In the typical lecture-based class, the teacher primarily delivers content and the students take notes on the content. It is a one-way, send and receive, experience with little to no learning trials. There are very few prompt - response - feedback loops during the 45, 60, or 90-minute lecture. If questions are asked by the teacher, it is often met with silence (no responses) or the same 1 - 2 students answer the question while the majority of the students remain quiet.


This is problematic because:


a) during lecture alone, most of the students are not being provided the opportunity to respond and the learning experience is limited by their ability to capture and retain the verbal and displayed teacher content. The more opportunities students have to respond to teacher prompts and receive feedback on their responses, the greater the opportunity for learning to occur.


b) the students may be learning the content incorrectly based on a misperception, misunderstanding, or missing what was said in the lecture. Due to time constraints and the pressure to cover all of the required content, the teacher may not become aware of this issue until the students are given a quiz or test at a later date.


c) behavior problems may escalate as students who are not actively engaged in learning are more likely to engage in off-task behavior. When this occurs a teacher may use a content-focused question to target a specific student as a behavior intervention response.
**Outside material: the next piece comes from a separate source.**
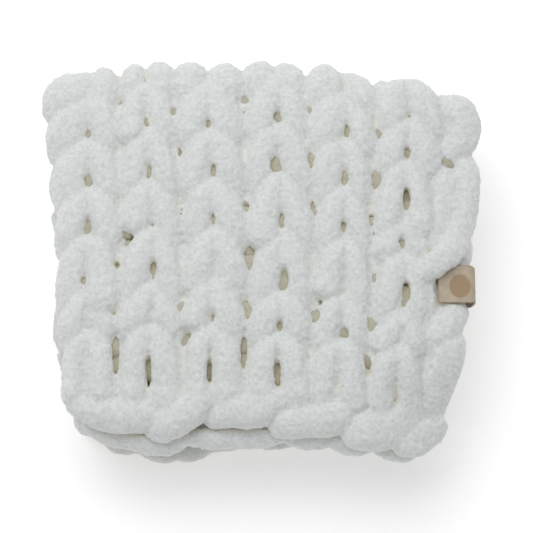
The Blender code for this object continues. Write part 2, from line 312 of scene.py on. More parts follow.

Forcing the student to respond to a question they may not know because they were off task may set the stage for the student to shut down to avoid peer ridicule for not knowing the answer or act out causing the teacher to escalate his/her response to the student.


Use Choral Responding


One HLP to use during lecture that quickly increases learning trials is choral responding. This strategy requires minimal preparation and follows the three components of a learning trial.


Prompt (ask):


Ask the class aloud a question that can be answered in a specific 1, 2, or 3 word response. Open-ended questions typically do not work well with the variability of correct student answer options. Many possible answers to a single questions makes it difficult for the students to answer in unison.


Response (signal):


Students respond to the teacher question in unison. If a student does not know the answer, he/she can remain quiet and will not be singled out by peers. A unison response typically does not allow the students to decipher who answers and who does not.


Feedback (interpret):


Consider what you heard, interpret what that means about their learning, and give feedback to the students based on the whole class response. Here are some typical response patterns.


Loud and together response. This indicates the answer to the question is well-known by a majority of the class. So if they are incorrect, they are all on the same page.


Soft and timid response. This suggests that the answer to the questions is NOT well-known by the majority of the class or they are not confident in the answer they do know.


Unintelligable (Jumbled up) response. This suggests that there is significant variability in what a majority of the students believe is the correct answer.


Try it!


Here's a simple example:


Teacher: What is 3 x 3?

Answers please!


Students: 9 (in unison)


Teacher: That is correct!

3 x 3 is 9


The power of choral responding is that you don't need any supplies to increase the number of learning trials in the lesson and it can be done anywhere with minimal preparation. When on a field trip, extending the lesson in an outdoor environment on campus, or during teacher lecture, ramp up student learning by incorporating this simple instructional strategy.